After more than two years of working with the Consumer Product Safety Commission — by issuing a voluntary recall, changing the warning labels, and producing a safety video — Maxfield & Oberton has been told the CPSC is banning the product because it is “inherently dangerous” and “serves no useful purpose.”

Why not serving a “useful purpose” is a legitimate criterion, they don’t say. Most desk toys — say, a New York Yankees Mr.
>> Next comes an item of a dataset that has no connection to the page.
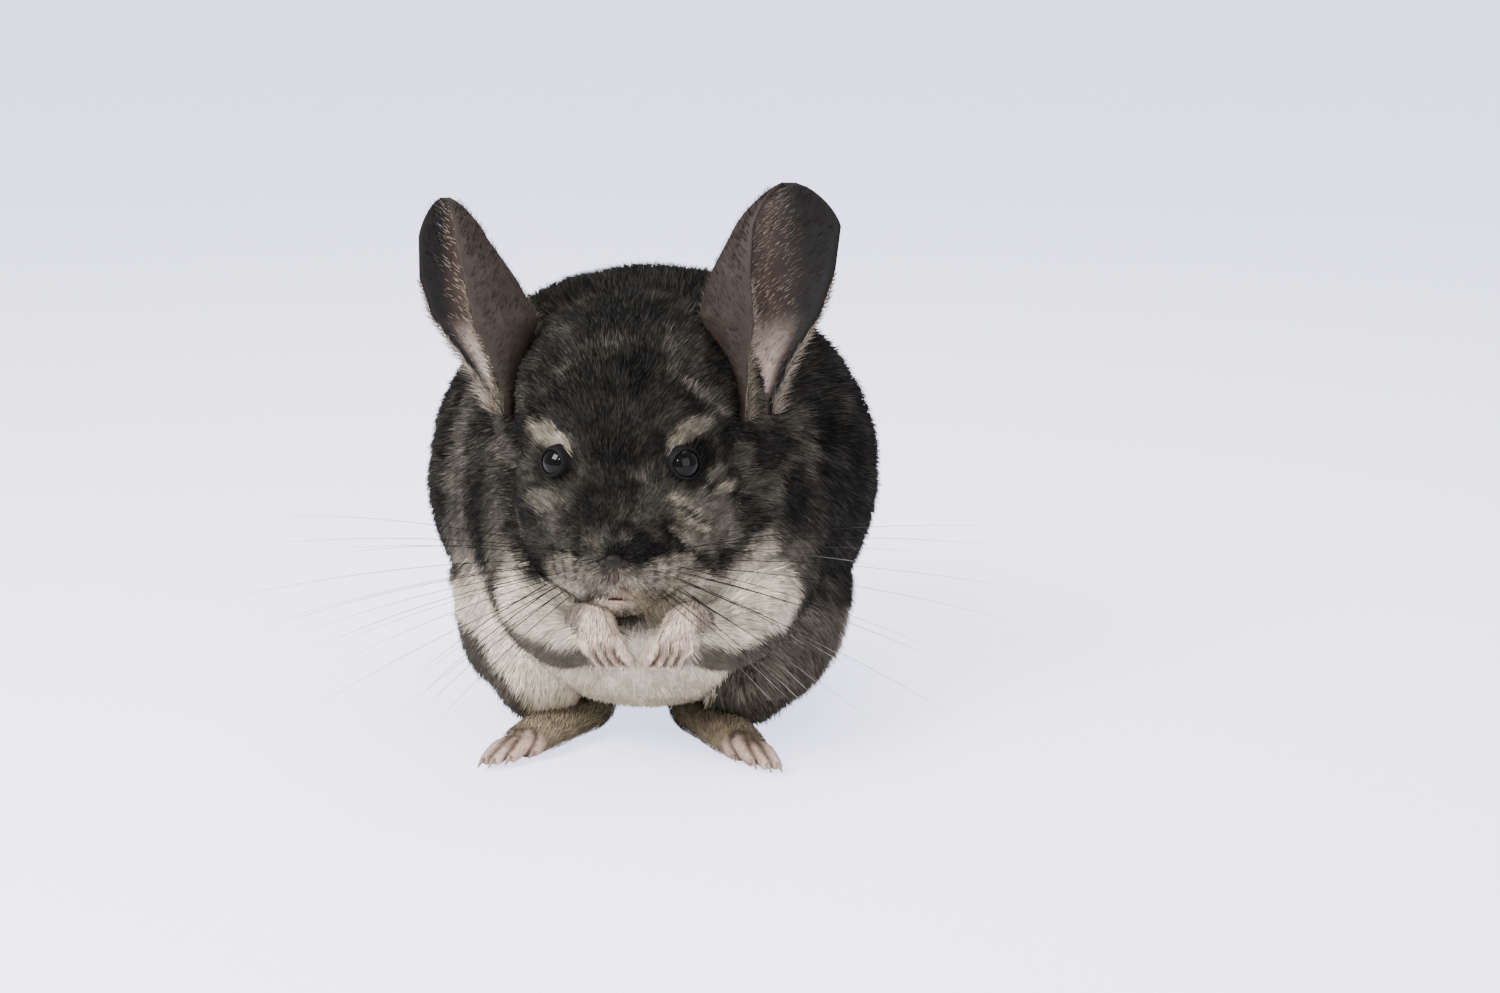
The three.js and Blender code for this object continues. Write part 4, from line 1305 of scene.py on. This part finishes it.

Potato Head — serve little useful purpose. As for being “inherently dangerous,” at least 140 children are killed each year riding bicycles, and more than 275,000 end up in the emergency room.

Maxfield & Oberton is a young company that, according to spokesman Andrew Frank, has only eight full-time employees but is expected to make $25 million in sales this year. That $25 million supports the full-timers plus a sales force of about 200, and the products are profitable for thousands of mom-and-pop stores across the country. Frank says it is difficult to calculate the number of jobs that would be lost if the ban stands, since in many of those small stores Buckyballs are the hottest item.

According to a press release issued by the company Friday, Maxfield & Oberton is fighting back:

“We are deeply disappointed that the CPSC has decided to go after our firm — and magnets in general,” said Founder and CEO Craig Zucker. “Magnets have been around for centuries and are used for all sorts of purposes. We participated with the Commission in an educational video less than nine months ago, so we are shocked they are taking this action. We find it unfair, unjust and un-American.”

Frank said the whole thing was patently ridiculous:

You can buy 6,000 rounds of ammunition online but pretty soon you won’t be able to buy Buckyballs.